The timing couldn't be more perfect, either. While wind energy costs are dropping, costs for competing technologies – coal, nuclear and gas - are headed in the opposite direction.

Opportunity in Canada

The Kyoto Accord signed by Canada requires that the Federal Government mandate reductions in greenhouse gas emissions to be below 1990 levels. Since 1990 Canada’s C02 emissions have increased by 20%! Ontario’s policy to close coal fired generating plants by 2015 replacing this power with wind will reduce C02 emissions into the atmosphere by 40%. The first closing occurred in Mississauga, June 2005

Canada, with its size and one of the best wind resources in the world has lagged behind until now. The Federal Government has expanded its ecoENERGY Grant of $0.01 / KWh of production to 4,000 MW.

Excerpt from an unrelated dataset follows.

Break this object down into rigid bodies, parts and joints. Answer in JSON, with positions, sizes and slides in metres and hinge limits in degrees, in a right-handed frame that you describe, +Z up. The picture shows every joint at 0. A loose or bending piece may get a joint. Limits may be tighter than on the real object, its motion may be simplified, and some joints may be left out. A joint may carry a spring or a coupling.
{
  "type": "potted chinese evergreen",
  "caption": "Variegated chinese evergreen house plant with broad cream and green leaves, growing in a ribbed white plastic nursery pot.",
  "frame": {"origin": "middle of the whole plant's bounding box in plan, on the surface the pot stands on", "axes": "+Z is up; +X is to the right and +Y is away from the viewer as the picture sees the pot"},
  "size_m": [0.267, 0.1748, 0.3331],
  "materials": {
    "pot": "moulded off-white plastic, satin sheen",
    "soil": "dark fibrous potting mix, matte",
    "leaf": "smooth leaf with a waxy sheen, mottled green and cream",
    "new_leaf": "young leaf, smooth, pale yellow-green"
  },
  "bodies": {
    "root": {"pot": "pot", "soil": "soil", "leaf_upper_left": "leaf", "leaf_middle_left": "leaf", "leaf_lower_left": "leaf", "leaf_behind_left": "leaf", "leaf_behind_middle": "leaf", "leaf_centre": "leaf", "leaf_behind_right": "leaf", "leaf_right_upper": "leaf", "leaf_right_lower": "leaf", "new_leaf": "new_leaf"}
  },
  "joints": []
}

Ontario, who was behind Alberta, Saskatchewan and Quebec is catching up to offset being out of power at peak periods when it is forced to buy electricity at $0.14 to $0.22 per KWh from NY, Michigan and Quebec.

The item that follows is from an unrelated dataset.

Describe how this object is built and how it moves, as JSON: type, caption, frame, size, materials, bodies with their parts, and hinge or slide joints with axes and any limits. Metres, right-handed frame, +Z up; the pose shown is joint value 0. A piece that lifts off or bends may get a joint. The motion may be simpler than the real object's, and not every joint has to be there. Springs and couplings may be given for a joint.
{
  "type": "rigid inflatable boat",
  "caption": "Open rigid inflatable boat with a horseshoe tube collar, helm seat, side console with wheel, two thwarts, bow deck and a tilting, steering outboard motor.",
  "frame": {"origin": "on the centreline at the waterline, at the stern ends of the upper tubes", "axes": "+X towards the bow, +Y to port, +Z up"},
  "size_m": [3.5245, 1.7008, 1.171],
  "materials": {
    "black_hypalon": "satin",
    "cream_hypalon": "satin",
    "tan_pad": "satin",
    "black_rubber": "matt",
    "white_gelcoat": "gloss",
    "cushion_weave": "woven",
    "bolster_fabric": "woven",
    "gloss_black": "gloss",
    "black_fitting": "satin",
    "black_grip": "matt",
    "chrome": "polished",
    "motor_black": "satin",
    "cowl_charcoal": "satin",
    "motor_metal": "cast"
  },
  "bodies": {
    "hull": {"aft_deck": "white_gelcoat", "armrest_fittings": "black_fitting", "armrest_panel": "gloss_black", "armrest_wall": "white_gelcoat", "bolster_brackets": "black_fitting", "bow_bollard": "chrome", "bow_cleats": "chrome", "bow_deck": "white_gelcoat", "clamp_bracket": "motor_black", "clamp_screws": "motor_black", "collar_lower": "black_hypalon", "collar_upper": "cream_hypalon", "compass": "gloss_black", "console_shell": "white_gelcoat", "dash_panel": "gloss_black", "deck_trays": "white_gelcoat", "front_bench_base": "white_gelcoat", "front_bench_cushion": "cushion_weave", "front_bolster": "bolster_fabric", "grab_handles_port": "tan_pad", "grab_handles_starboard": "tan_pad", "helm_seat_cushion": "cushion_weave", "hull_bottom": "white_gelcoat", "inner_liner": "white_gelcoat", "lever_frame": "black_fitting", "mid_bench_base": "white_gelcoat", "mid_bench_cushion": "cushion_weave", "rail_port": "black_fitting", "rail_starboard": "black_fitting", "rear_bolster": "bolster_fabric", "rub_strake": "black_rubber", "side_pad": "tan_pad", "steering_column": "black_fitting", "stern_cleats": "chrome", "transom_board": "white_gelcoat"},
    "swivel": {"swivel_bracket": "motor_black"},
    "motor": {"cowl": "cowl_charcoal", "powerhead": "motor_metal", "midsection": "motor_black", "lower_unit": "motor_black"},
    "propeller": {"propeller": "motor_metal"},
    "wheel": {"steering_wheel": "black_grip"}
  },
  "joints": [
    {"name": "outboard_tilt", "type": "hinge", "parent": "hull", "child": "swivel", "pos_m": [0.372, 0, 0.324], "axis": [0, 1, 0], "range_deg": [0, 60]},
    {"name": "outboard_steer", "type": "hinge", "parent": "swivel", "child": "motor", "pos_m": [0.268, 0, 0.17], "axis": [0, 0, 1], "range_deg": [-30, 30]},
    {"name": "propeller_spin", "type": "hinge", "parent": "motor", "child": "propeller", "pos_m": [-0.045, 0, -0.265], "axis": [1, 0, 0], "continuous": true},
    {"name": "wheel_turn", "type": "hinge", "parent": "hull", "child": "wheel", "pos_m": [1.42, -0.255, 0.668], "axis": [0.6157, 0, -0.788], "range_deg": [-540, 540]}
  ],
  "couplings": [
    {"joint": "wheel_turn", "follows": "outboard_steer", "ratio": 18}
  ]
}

In October 2008, Canada’s largest wind farm, the Melancthon Eco Power Centre near Shelburne, Ontario came on line with 133 turbines, and since that time 800 MW of projects have come on line and the Ontario Minister of Energy, Hon. George Smitherman, has directed the Ontario Power Authority to revise its business plan to procure MORE that the originally authorized 2,000 MW of renewable wind energy by 2015.

In a recent announcement Hon. Smitherman indicated that through the new Green Energy Act, to be introduced in the first quarter of 2009, that the Province was moving toward more rapid deployment by removing regulatory barriers and replacing the RFP process with a “Feed-in Tariff”, the same model that has created 72,000 new wind industry jobs in Germany since 1995.

Canada only had 684 MW in operation in 2005. As of Dec 12, 2008 Canada has 1,770 MW of wind energy production, plus 2,000 MW in Quebec, 1,500 MW in Ontario, and 170 MW in British Columbia under construction. With a CanWEA goal of 10,000 MW by 2015, the industry will offset lost auto manufacturing jobs by employing 11,000 people.